§ **Stated problem**: Search the entries for the word "code" and pull out each line that has it.

§ **Input data**:

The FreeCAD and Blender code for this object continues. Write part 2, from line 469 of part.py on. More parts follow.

* * *

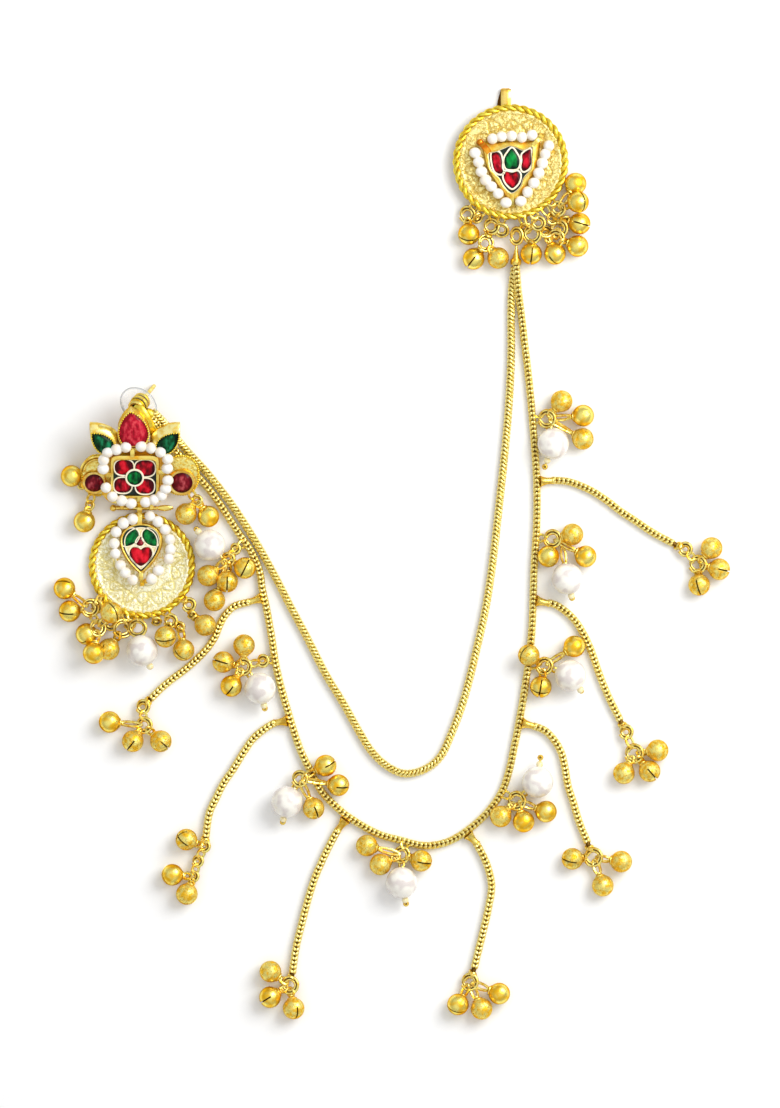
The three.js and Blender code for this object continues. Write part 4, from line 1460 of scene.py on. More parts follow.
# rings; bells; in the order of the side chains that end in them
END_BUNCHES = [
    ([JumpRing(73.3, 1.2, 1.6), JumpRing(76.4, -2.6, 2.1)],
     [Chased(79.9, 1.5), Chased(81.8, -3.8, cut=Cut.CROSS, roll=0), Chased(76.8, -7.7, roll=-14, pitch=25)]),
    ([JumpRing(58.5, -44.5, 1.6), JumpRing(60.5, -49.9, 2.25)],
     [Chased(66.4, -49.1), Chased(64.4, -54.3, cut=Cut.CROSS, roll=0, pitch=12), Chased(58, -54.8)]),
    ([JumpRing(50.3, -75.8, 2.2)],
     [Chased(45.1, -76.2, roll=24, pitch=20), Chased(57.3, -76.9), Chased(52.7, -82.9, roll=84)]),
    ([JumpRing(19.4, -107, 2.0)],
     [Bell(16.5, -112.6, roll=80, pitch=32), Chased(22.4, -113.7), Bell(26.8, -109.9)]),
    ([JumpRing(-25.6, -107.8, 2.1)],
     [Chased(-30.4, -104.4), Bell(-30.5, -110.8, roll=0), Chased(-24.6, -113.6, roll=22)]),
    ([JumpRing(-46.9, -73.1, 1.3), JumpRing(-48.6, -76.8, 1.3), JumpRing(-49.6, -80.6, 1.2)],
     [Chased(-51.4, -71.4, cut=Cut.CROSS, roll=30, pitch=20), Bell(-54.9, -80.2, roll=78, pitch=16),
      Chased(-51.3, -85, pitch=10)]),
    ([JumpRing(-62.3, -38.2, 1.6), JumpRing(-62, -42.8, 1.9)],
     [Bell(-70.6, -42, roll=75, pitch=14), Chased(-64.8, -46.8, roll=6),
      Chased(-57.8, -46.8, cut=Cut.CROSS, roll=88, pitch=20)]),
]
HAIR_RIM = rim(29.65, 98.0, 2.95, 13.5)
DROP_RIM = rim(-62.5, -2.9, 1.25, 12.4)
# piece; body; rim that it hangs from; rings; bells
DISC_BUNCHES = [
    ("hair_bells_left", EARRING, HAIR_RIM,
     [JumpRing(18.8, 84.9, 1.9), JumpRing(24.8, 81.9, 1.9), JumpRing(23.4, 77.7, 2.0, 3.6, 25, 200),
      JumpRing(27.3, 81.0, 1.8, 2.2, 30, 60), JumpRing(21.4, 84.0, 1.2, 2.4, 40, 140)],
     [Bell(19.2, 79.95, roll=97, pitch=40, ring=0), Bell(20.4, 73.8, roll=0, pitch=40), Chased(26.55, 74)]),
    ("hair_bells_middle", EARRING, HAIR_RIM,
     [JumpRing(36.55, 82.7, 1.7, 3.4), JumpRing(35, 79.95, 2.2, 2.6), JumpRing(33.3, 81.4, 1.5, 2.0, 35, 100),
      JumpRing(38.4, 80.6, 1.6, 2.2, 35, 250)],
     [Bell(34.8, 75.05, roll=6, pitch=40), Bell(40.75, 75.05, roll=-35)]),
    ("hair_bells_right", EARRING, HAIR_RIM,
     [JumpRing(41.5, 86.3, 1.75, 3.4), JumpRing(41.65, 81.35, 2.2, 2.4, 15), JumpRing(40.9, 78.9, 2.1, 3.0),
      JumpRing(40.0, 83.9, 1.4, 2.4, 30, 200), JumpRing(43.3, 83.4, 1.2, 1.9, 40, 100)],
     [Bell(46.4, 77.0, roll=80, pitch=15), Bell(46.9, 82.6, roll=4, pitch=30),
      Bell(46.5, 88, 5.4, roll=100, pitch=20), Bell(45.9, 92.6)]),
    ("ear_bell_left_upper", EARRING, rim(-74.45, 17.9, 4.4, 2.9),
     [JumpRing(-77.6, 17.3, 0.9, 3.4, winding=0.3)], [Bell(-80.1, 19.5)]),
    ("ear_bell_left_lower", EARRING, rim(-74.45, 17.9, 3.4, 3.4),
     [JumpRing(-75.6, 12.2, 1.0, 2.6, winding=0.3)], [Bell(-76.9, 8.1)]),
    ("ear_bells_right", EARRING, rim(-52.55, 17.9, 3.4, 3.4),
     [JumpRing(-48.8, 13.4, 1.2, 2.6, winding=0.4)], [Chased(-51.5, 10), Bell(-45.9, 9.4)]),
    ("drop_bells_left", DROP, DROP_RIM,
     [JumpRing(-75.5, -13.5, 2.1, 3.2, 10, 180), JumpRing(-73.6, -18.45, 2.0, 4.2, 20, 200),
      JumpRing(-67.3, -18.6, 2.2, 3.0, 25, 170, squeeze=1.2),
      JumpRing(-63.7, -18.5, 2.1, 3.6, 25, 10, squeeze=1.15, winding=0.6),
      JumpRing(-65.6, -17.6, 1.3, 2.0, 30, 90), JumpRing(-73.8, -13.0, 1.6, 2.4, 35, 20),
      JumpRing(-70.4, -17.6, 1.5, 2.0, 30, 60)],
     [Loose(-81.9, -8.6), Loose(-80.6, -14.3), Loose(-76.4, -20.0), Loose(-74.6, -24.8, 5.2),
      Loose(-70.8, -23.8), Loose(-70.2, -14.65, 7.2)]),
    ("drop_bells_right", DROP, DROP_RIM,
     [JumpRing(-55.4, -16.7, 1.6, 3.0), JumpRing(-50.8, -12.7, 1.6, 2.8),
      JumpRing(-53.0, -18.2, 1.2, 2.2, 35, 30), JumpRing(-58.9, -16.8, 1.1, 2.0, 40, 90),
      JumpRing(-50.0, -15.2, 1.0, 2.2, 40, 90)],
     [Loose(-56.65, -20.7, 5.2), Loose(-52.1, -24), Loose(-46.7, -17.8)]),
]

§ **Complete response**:
The FreeCAD and Blender code for this object continues. Write part 2, from line 469 of part.py on. More parts follow.
The three.js and Blender code for this object continues. Write part 4, from line 1460 of scene.py on. More parts follow.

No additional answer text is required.